Are you a struggling farm family with failing crops and ramshackle outbuildings? Do you have an accident-prone boy with no discernable IQ? If so, then we have just the dog for you!


And thus Jeff and his feebleminded family morphed into Timmy and his feebleminded family, while Lassie remained the Einstein of the bunch. Week after week, Lassie would show up at the back door, barking that old familiar bark which always meant Timmy was in trouble somewhere. And week after week, whichever family members were not preoccupied counting head lice would rush to the back door and say, "What is it, girl? Has something happened to Timmy?" The neighbor’s chickens, the houseplants, and the pump handle all knew beyond a shadow of a doubt that something had happened to Timmy, just like something happened to Timmy every single stinking time he ventured outside, but Mom and Dad were never sure, and always seemed awfully surprised when they found out.

"I think Lassie’s trying to tell us that something’s happened to Timmy! What do you think?"
"Well, my goodness, you may be right. I actually believe something might have happened to Timmy."

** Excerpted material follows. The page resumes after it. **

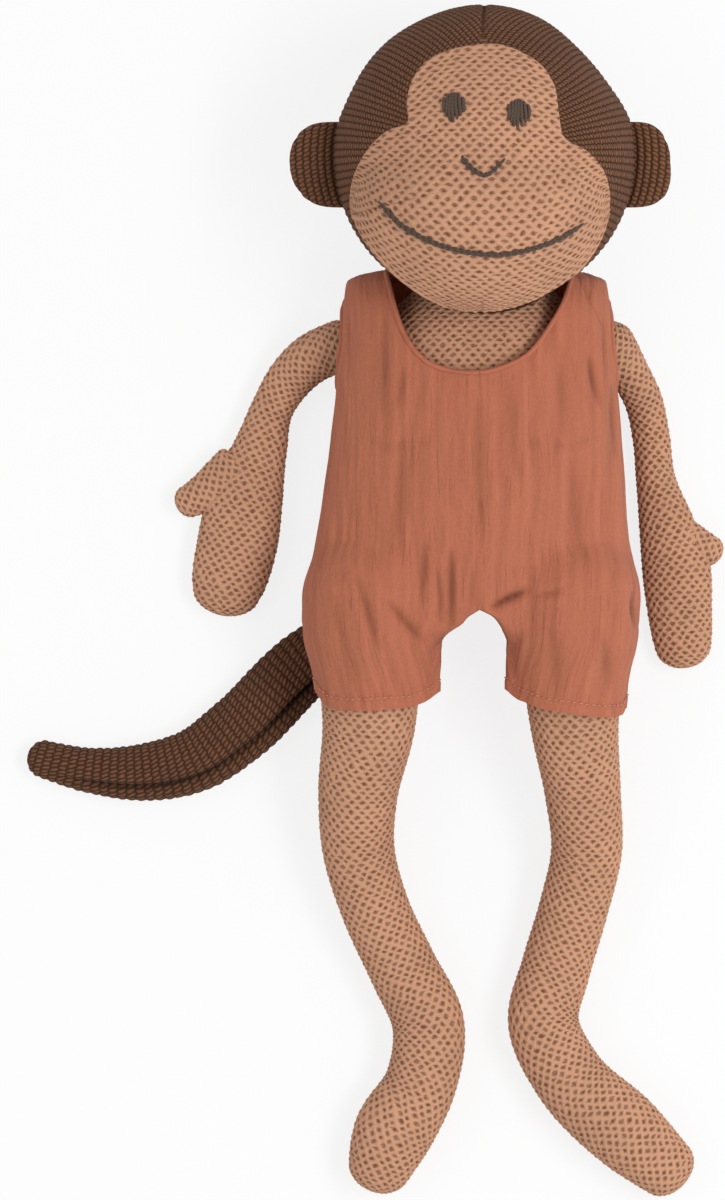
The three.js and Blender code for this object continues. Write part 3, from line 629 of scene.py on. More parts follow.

"I’ll bet he’s been fooling around with that chemistry set and started a fire in the outhouse again."

"Or maybe he fell down the well. He hasn’t done that in a while."

"Well, for all of our pieces of mind, I guess we should follow her."

"Uh ... hey, where is she? AND WHAT WAS THAT NOISE?"

"Oh, look, she’s loaded the block-and-tackle, the Coleman lantern, the fire extinguisher, the chain saw and the first aid kit into the truck.”


So those of us who were raised on weekly episodes of "Lassie" developed some very unrealistic expectations when it came to our dogs. There was obviously genius lurking behind those sad, doleful eyes, and a massive, untapped intellect nestled between those long, floppy ears. And I refer to our dogs here, not ourselves. We knew there was no massive intellect nestled anywhere between our long, floppy ears. We gave our dogs much more credit than they deserved, and I suppose we still do.

Take our dachshund Maggie, for example. As far as understanding complex instructions, Lassie always understood "Run to the storage shed and get the spare canoe paddle hanging on the wall to your right, girl! The padlock combination is 7-12-82!" Maggie, on the other hand, would pay no attention to us or our drifting canoe unless we included the words "chicken strip" in our instructions.

To her credit, however, Maggie has learned pig latin, which I’m sure Lassie never mastered. Marilyn and I noticed long ago that whenever we mentioned the words "chicken strip," Maggie’s ears would perk up and she’d run directly to the cupboard. Not to be outsmarted by a mere dachshund, however, we countered by using pig latin. Unfortunately Maggie now knows exactly what "ickenchay ipstray" means, and has also familiarized herself with the word "iscuitbay."

And if we had a 60 ft. open well in our back yard and I were, through no fault of my own, to fall into it, Maggie’s reaction would be nothing like Lassie’s.


LASSIE (Marshaling all her vast intellectual powers): "I believe I heard a splash. That means I must go tell Marilyn that Tim has fallen down the well, and then fetch a stout rope for her to use to extract him."

MAGGIE (Marshaling her single brain cell): "Gosh, Daddy’s disappeared, and he was here a minute ago. That means I must go roll on that dead worm, scoot around in circles on my butt, and then run to the back door and bark until Mommy gives me an ickenchay ipstray.”


And as for long term dog memory, while Lassie always went directly to the exact spot where Timmy dropped the compass ten minutes earlier and brought it back to him, we still give Maggie high marks for locating the exact spot where she pooped four days ago, and for using that information to decide the critical issue of whether to poop there again, or scout out new territory.

Come to think of it, we may not be a whole lot smarter than Lassie’s family.